Was it a culture shock going from a big-budget action movie like Transformers 4 to this down-and-dirty, character-driven drama?
I had to use two very different muscles. I’d never done anything like Transformers before, and I found it thrilling. The scale could not be more polar-opposite than Bosch. But I felt like I was coming off a great rock concert, and it was quiet. And I needed that to be able to slip into Harry’s shoes.

You’re known for a number of different projects, from The Good Wife to Sons of Anarchy. Can you tell when fans approach you what they’re going to mention?
With The Good Wife, it’s typically ladies. I had one guy come up to me who designs huge computer mainframes, and I had him pegged as a Lost fan, but he was obsessed with Sons of Anarchy. Now, for the first time in my career, I have kids and teenagers coming up to me for Transformers. I find that very funny.

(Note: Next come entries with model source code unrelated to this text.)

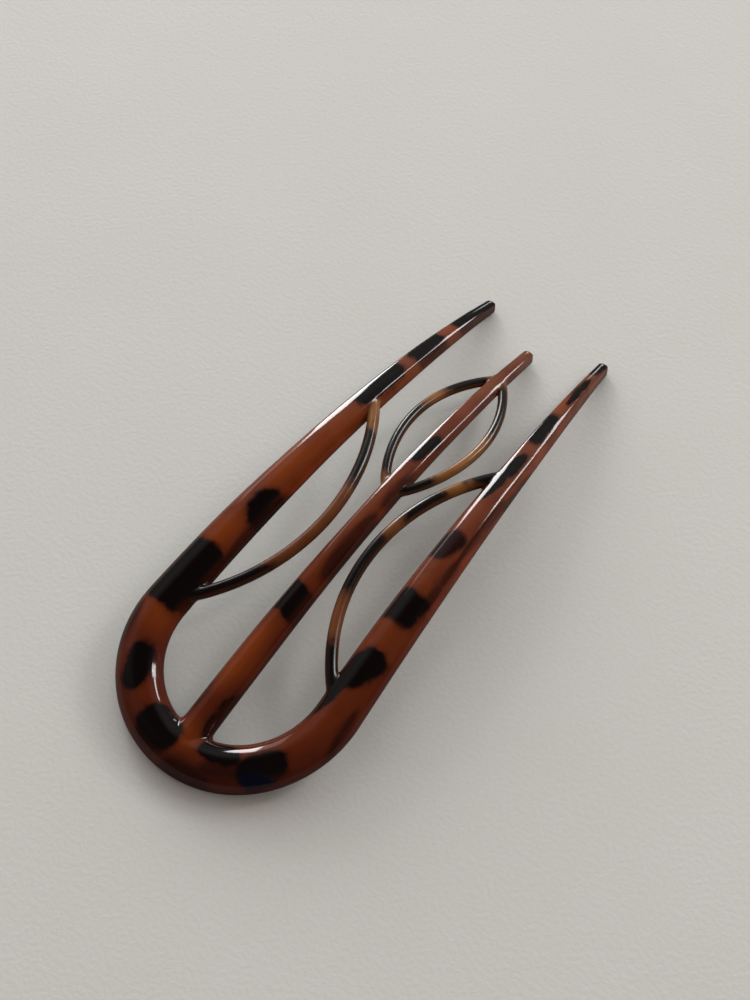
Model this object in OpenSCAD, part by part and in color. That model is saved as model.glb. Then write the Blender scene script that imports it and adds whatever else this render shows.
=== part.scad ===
// A hair fork moulded in one piece. A bent bar makes the two side prongs, a straight prong
// stands in the middle of the bend, and thin round wires make an arch inside each side prong
// and a pointed loop round the middle prong. Everything is laid out flat and then curved over
// one arched surface. The fork lies hollow side down, on its bend and its tips, which point
// towards +Y.

/* [Overall] */
// Length from the outside of the bend to the ends of the side prongs
fork_l = 119.5; // [100:0.5:150]
// Rise of the arched surface over the line from the bend to the tips
rise = 8.8; // [4:0.2:12]

/* [Bent bar] */
// Radius of the bend to the middle of the bar
bend_r = 19.3; // [16:0.2:24]
// Turn of each half of the bend, where 90 leaves the side prongs parallel
bend_turn = 93; // [91:0.2:95]
// Further inward turn along each side prong
prong_turn = 1; // [0.2:0.2:4]
// Width of the bar at the bend
bar_w = 8.4; // [7:0.1:10]
// Thickness of the bar at the bend
bar_t = 4; // [3.4:0.1:5]
// Width of the bar at its ends
tip_w = 2.2; // [2:0.1:3.2]
// Thickness of the bar at its ends
tip_t = 2.3; // [2:0.1:3.2]
// Rounding of the long edges of the bar and the middle prong
edge_r = 1.3; // [0.6:0.1:1.6]
// Bulge of the top face at the bend
crown_h = 0.4; // [0.1:0.05:0.8]

/* [Middle prong] */
// Length from the outside of the bend to the end of the middle prong
middle_l = 113; // [98:0.5:118]
// Width of the middle prong where it leaves the bend
middle_w = 6.3; // [5:0.1:7.5]
// Thickness of the middle prong where it leaves the bend
middle_t = 3.8; // [3:0.1:4.4]
// Bulge of its top face there
middle_crown_h = 0.2; // [0.1:0.05:0.6]
// Width of the middle prong at its end
middle_tip_w = 2.3; // [2:0.1:3.2]
// Thickness of the middle prong at its end
middle_tip_t = 2.3; // [2:0.1:3.2]
// How far the end of the middle prong dips under the surface of the side prongs
middle_drop = 1.6; // [0:0.1:2]

/* [Side arches] */
// Thickness of the round wire of the side arches
arch_d = 2.3; // [1.8:0.1:2.8]
// Distance along the side prong from the end of the bend to the lower root of the arch
arch_start = 3; // [1:0.5:10]
// Distance along the side prong between the roots of the arch
arch_span = 53; // [44:1:58]
// Depth of the arch, from the line between its roots to its middle
arch_depth = 9.9; // [7:0.1:10]

/* [Pointed loop] */
// Thickness of the round wire of the loop
loop_d = 1.9; // [1.6:0.1:2.4]
// Distance from the end of the middle prong to the upper root of the loop
loop_back = 11; // [9:0.5:16]
// Distance between the roots of the loop
loop_l = 36; // [28:1:42]
// Width over the outside of the loop
loop_w = 16.6; // [14:0.2:18]

/* [Roots] */
// Thickness of a wire's root where it grows out of a prong, as a multiple of the wire
root_swell = 1.25; // [1.1:0.1:1.8]
// Length of a wire's root, measured along the wire
root_l = 2.5; // [2:0.5:4]
// Reach of the web in each corner between the middle prong and the bend
web_l = 1.2; // [0.8:0.2:2.4]

/* [Hidden] */

// Steps along each stretch and round each section
bend_steps = 18;
prong_steps = 26;
end_steps = 5;
middle_steps = 30;
arch_steps = 26;
loop_steps = 22;
corner_steps = 3;
top_steps = 4;
wire_sides = 12;
root_sides = 16;

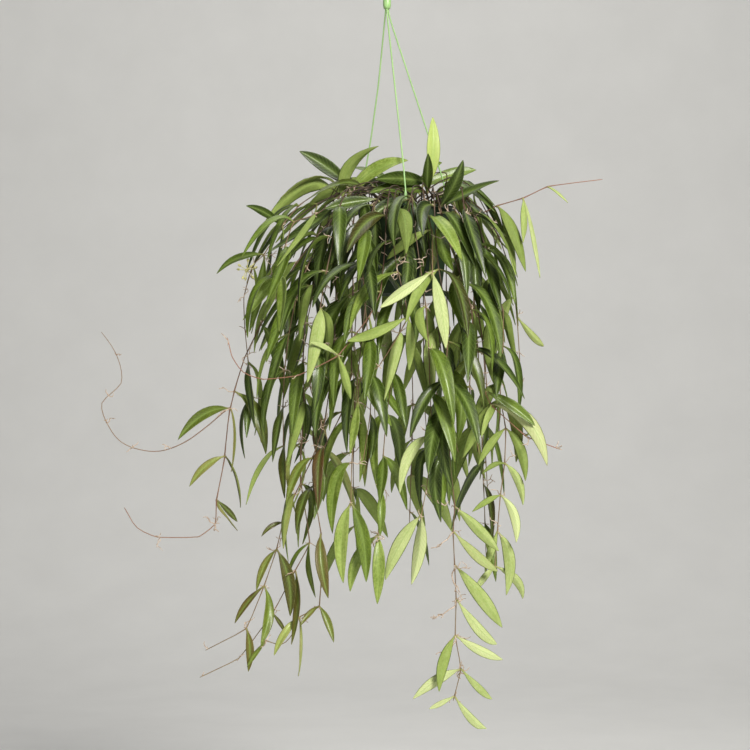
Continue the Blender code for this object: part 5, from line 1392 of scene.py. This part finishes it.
def settle(stem, span_index, face, leaf, room):
    """Keep the leaf if it is sound and a slightly larger copy of it is clear of everything."""
    verts, faces = leaf_solid(leaf, LEAF_ROOM)
    if not room.clear(verts, faces) or crosses_itself(stem, span_index, face, leaf):
        return False
    room.add(verts, faces)
    stem.leaves.append((span_index, face, leaf))
    return True


# %% Laying the stems
def place_stems(routes, holes, room):
    """Lay the stems one after another, moving a stem a little until it is clear of the others.

    The crown's leaves are placed along with its stems, and the other stems then climb between them.
    """
    stems = [None] * len(routes)
    crossed = 0
    missed = 0
    for number in sorted(range(len(routes)), key=lambda i: (routes[i].name not in LAID_FIRST, i)):
        route = routes[number]
        hole = holes[number]
        for attempt in range(STEM_TRIES):
            rng = random.Random("stem-%d-%d-%d" % (SEED, number, attempt))
            growth = math.sqrt(attempt)
            shift = wander(rng, CREST_SHIFT * growth)
            nudges = [wander(rng, NUDGE * growth) for _ in route.via]
            stem = make_stem(route, hole, shift, nudges)
            if room.clear(*stem.solid(STEM_ROOM)):
                break
        else:
            crossed += 1
        room.add(*stem.solid(STEM_SKIN))
        stems[number] = stem
        if route.name in CROWN:
            missed += grow_aimed(number, stem, route, room)
    print("stems", len(stems), "crossed", crossed, "crown leaves without room", missed)
    return stems


# %% The bud cluster's place, which leaves keep clear of
KNOB_RADIUS = 0.0028


def umbel_layout(stem):
    """Where the cluster hangs: its start, its axis, its knob, and the rings of the knob's surface."""
    start = stem.points[-1] + stem.tangents[-1] * (BUD + GAP)
    axis = stem.tangents[-1]
    knob = start + axis * 0.0140
    side = axis.orthogonal().normalized()
    other = axis.cross(side)
    rows = [(start + axis * 0.0012, 0.0008), (start + axis * 0.0120, 0.0008)]
    for k in range(4):
        turn = math.pi * (k + 0.7) / 4.4
        rows.append((knob - axis * KNOB_RADIUS * math.cos(turn), KNOB_RADIUS * math.sin(turn)))
    verts = []
    for place, radius in rows:
        verts.extend(ring_round(place, side, other, radius, UMBEL_SIDES))
    return start, axis, knob, verts


def umbel_rays(verts, knob):
    """The patches of the knob that carry a bud: their corners, their middle and the stalk's direction."""
    rng = random.Random(SEED + 5)
    rays = []
    for row in range(2, 5):
        for k, quad in enumerate(sleeve(row * UMBEL_SIDES, (row + 1) * UMBEL_SIDES, UMBEL_SIDES)):
            if (row + k) % 2:
                continue
            middle = sum((verts[v] for v in quad), Vector()) / 4
            reach = ((middle - knob).normalized() + wander(rng, 0.12)).normalized()
            rays.append((quad, middle, reach))
    return rays


def draw_bud(quad, middle, reach, verts):
    """The faces of a short stalk and its bud, drawn out of one patch of the knob."""
    faces = []
    before = quad
    for distance, half in ((0.0080, 0.0005), (0.0100, 0.0016), (0.0125, 0.0017)):
        now = []
        for v in quad:
            arm = verts[v] - middle
            arm = (arm - arm.dot(reach) * reach).normalized()
            now.append(len(verts))
            verts.append(middle + reach * distance + arm * half)
        for c in range(4):
            d = (c + 1) % 4
            faces.append([before[c], before[d], now[d], now[c]])
        before = now
    verts.append(middle + reach * 0.0142)
    return faces + cone(before, len(verts) - 1)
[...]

Do you still have Deadwood fans coming up to you hoping for some closure?
Oh, yeah. The Deadwood fans have a certain air of sophistication about them. Losties think I have the answers. When they come up, they look at me like I’m Abraham Zapruder and I’ve got a few extra feet of film to show them. I always tell them I’ve probably got the same knowledge about the Lost universe as they do.

You worked with Deadwood’s David Milch on two short-lived CBS shows, Brooklyn South and Big Apple. Are you just not suited to network dramas?
I also did a show for CBS called Falcone, with [Bosch’s] Jason Gedrick. The network didn’t have the demographic to support edgy shows like those. It’s not that everyone wanted to watch Murder, She Wrote, but they wanted it somewhere in between, and I’m not interested in doing something in between. I’m interested in doing a show for literate adults. To me, a Big Mac and a supersize fries is a waste of time.